In this problem, we are asked to find the contiguous subarray (containing at least one number) which has the largest sum and return its sum.

Approach

To solve this problem, I used a two-pointer technique with startI and endI pointers. The key insight is that a subarray with a negative sum will only decrease the sum of any contiguous subarray that includes it. Therefore, such subarrays can be safely ignored.

Initialization: Start with startI at index 0 and endI at index -1. This is because we haven't considered any elements yet. Initialize sum to null and maxSum to -Infinity to handle cases where all numbers are negative.
Iteration: Increment endI by 1 in each iteration to include the next element in the subarray. Update the sum with the value of the element at endI. If sum is null, it means we are starting a new subarray, so set sum to the current element.
Updating maxSum: After updating sum, check if it is greater than maxSum. If so, update maxSum with the value of sum.
Handling Negatvie Sums: If sum becomes negative, it means the current subarray will not contribute positively to any larger subarray.

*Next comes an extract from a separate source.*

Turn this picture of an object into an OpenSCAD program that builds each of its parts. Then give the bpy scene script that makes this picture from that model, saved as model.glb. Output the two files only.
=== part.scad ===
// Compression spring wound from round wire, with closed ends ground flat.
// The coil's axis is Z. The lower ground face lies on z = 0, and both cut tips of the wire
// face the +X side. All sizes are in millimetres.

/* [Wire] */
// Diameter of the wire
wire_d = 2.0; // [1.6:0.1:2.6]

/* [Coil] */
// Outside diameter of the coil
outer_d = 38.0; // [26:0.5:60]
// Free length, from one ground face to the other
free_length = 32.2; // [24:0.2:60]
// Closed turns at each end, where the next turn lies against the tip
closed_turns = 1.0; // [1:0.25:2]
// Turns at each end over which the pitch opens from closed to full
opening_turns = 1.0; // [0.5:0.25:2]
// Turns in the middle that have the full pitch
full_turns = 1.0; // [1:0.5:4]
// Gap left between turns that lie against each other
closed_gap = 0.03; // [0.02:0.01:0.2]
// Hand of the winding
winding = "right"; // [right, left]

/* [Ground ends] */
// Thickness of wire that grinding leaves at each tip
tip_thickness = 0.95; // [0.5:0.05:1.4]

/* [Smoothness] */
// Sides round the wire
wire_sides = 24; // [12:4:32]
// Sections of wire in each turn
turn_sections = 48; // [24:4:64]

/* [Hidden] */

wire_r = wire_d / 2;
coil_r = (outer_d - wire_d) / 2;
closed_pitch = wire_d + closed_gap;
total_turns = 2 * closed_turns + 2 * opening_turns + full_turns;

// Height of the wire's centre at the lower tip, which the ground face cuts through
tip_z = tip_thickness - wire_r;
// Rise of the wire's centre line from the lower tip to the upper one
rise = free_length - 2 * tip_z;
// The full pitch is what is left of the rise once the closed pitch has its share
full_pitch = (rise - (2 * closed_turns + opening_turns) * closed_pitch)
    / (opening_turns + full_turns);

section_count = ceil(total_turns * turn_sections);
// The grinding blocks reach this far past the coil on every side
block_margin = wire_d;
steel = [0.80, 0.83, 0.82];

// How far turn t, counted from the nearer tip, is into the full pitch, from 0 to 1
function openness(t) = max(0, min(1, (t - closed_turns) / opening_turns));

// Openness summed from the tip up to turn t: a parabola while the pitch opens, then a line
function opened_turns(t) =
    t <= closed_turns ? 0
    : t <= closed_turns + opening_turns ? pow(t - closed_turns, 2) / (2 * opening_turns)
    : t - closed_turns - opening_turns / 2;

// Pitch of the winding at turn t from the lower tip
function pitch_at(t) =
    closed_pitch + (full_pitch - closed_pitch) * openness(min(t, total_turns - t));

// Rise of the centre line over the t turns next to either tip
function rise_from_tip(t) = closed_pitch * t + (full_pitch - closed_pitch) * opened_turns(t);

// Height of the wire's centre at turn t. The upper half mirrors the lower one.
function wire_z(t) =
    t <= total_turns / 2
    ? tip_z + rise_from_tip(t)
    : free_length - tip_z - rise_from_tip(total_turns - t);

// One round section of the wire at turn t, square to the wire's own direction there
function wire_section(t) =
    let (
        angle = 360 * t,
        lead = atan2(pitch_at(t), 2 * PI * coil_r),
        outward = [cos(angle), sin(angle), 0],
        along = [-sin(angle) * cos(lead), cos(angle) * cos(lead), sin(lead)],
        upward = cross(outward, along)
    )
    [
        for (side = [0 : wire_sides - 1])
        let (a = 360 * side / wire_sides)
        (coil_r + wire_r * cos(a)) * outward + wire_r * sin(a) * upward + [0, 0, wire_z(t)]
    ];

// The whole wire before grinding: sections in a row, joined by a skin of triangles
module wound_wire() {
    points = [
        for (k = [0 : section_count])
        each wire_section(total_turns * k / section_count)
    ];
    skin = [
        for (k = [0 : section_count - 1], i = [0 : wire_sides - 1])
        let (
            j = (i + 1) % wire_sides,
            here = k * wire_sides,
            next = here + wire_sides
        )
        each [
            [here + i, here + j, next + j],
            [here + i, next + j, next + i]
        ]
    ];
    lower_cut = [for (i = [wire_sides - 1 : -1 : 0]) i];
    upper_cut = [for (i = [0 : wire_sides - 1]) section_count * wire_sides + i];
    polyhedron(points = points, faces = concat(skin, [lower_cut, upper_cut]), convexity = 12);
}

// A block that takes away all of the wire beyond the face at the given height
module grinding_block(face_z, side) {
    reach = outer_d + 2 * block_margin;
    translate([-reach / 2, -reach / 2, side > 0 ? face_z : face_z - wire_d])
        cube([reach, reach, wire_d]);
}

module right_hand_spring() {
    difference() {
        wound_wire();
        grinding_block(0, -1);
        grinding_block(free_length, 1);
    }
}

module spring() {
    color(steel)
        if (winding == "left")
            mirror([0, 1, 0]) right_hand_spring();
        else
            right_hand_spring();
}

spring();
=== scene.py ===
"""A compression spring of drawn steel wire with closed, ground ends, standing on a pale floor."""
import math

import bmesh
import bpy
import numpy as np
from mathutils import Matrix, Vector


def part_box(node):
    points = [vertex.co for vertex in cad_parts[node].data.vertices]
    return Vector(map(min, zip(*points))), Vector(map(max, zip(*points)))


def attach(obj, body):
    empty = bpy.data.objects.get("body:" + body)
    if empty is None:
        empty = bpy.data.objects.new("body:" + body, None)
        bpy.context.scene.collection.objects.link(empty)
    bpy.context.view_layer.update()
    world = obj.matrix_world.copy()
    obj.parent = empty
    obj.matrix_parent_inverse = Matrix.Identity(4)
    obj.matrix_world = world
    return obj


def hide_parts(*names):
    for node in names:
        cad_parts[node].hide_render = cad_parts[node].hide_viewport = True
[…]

Therefore, increment startI to exclude elements from the beginning of the subarray until sum is no longer negative or startI crosses endI. If startI crosses endI, reset sum to null.
Termination: The loop continues until endI reaches the end of the array.
Return: Finally, return maxSum, which holds the largest sum of any contiguous subarray.

This approach ensures that we only consider subarrays that have the potential to contribute positively to the overall sum, thus efficiently finding the maximum subarray sum.